The worst part? The analytics team didn't question the numbers for weeks. The 12% drop looked like normal churn. Nobody realized the data was wrong until a sales manager manually counted accounts and got a different number.
The timeline of a magic NULL bug
- Month 0:
deleted_atcolumn added. NULL = active, timestamp = deleted. Clean, simple. - Month 6: Admin deactivation feature needed. Developer reuses
deleted_atwith sentinel'1970-01-01'. No migration, no discussion. "Quick fix." - Month 7: Analytics query
WHERE deleted_at IS NULLstill works for "active users." Nobody notices the deactivated accounts are being ignored in a different report. - Month 9: VP notices the numbers are off. Two-day investigation begins.
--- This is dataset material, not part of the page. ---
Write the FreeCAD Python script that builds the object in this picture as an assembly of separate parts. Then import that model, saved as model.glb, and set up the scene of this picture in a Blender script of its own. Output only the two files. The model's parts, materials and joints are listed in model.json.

- Month 9 + 2 days: Root cause found: three meanings in one column. Now you need to backfill a new
statuscolumn across 50 million rows.
SQL's three-valued logic
SQL defines three truth values: TRUE, FALSE, and NULL (unknown). The rules feel intuitive until they don't:
SELECT 1 WHERE NULL = NULL; -- returns 0 rows! NULL is not equal to NULL.
SELECT 1 WHERE NULL IS NULL; -- returns 1 row. Correct test for NULL.
SELECT 1 WHERE NULL != 1; -- returns 0 rows! Not because it's false,
-- but because NULL != 1 evaluates to NULL.
Any comparison involving NULL evaluates to NULL, not TRUE or FALSE. WHERE clauses return only rows where the condition is TRUE, so NULL rows are excluded silently.
This means:
-- This is NOT the complement of WHERE status = 'active'
WHERE status != 'active'
-- It excludes rows where status IS NULL entirely, silently.
The practical consequence is brutal: you cannot use simple equality or inequality to query nullable columns. Every query must explicitly handle the NULL case, and forgetting to do so doesn't raise an error. It just silently returns fewer rows.
-- The CORRECT complement requires explicit NULL handling
WHERE status != 'active' OR status IS NULL
Aggregation traps
NULL also affects aggregate functions in non-obvious ways:
-- COUNT(*) counts all rows, but COUNT(column) skips NULLs
SELECT COUNT(*) FROM users; -- 10,000
SELECT COUNT(deleted_at) FROM users; -- 3,200 (only non-NULL values)
SELECT COUNT(*) - COUNT(deleted_at); -- 6,800 (the NULL rows)
-- AVG ignores NULLs entirely
SELECT AVG(score) FROM reviews;
-- If 40% of rows have NULL score, the average is computed
-- over the remaining 60% only. This may or may not be
-- what you want, but it's never what you expect.
Common NULL overloading mistakes
| Pattern | Problem |
|---|---|
price IS NULL means "price not set yet" AND "price is free" | Ambiguous: can't tell if it should be displayed or if data is missing |
deleted_at IS NULL means "active" | Fine alone, but breaks when combined with other NULLable timestamp columns |
phone IS NULL means "no phone" AND "phone not collected yet" | Two semantically different states look identical |
score IS NULL means "not scored" AND "scored 0" | Zero should be 0, not NULL |
response_time IS NULL means "request never made" AND "request still pending" | Can't differentiate in-flight from never-attempted |
Why It Happens
Nobody starts with the intent to create magic NULLs. The pattern sneaks in through reasonable decisions:
- Soft deletion convention.
deleted_at IS NULLis a well-known Rails/Django convention. It works fine for one state transition, but teams extend it to track additional states without changing the approach. - Schema change avoidance. Adding a new column requires a migration, possibly with backfills. Overloading an existing nullable column is "just a logic change" with no migration needed.
- NULL is the path of least resistance. When designing a new column, making it nullable is the default in most database tools. NOT NULL requires thinking about defaults, backfills, and what "no value" means for this domain.